Speaking of which… they knew little of fire kami but this destructive tantrum seemed like the unbridled emotional outburst of a toddler. Probably not exactly the same thing for a timeless undying spirit of nature, but close enough that this gave them a conceptual handle on it: whatever the new blacksmith had tried, he had failed to follow the steps to keep this giant personified meltdown happy. They decided to try to appease it with the items it had apparently been promised.

This meant actually finding mochi… milk, amazingly, they had on hand as Takuya travelled with fermented milk… as a treat. But when they had placed these snacks in the forge and opened the little forge vent window letting the moon shine through the forge burst into an intense flame and the menacing Kami outside, sank into the ground gratefully.

The villagers of Dry Path Village have a long hard year ahead of them. But rather than turn in Goroharu the Yoriki made sure he knew why and how the forge should be started. Then they (but really on Doji Koji’s directions since he technically has authority over this guy) tasked him to work tirelessly to help the village rebuild and flourish, and they’d forget that he shouldn’t even be there. Although their task of dropping off this parcel of mail at Dry Path Village’s obliterated Postal Station was no longer possible, at the next mail stop (a very pleasant onsen that was in no peril whatsoever) they drafted a letter to the local lord appraising them of the situation at Dry Path Village. That piece of diplomacy praises his new blacksmith so the lord would either refute that he has a new blacksmith, admit that he didn’t know about what goes on in his own lands etc, etc. The easiest way to save face is just to agree; yes, that guy is wonderful, isn’t he?

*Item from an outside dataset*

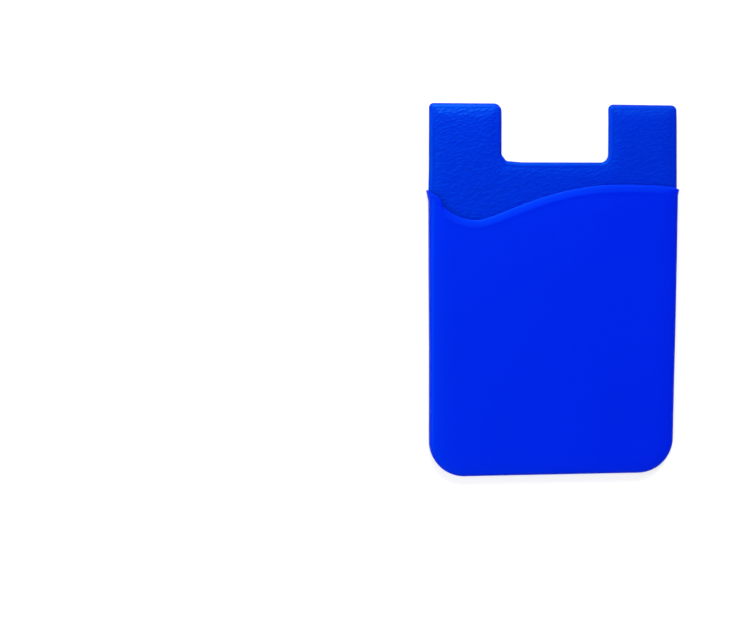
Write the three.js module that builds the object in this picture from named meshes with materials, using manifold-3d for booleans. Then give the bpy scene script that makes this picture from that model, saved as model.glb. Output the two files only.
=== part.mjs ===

Problems solved! And they were on their way from Dry Path Village. Their next stop was a well known onsen at Shukuba which was as comfortable and pleasant as Dry Path Village had been stressful and on fire. They dined and drank to their fill and were entertained by a charming Geisha, who played the shamisen for them, read poetry and played some parlour games for their entertainment. It was lovely. Next stop: Slow Tide Harbour.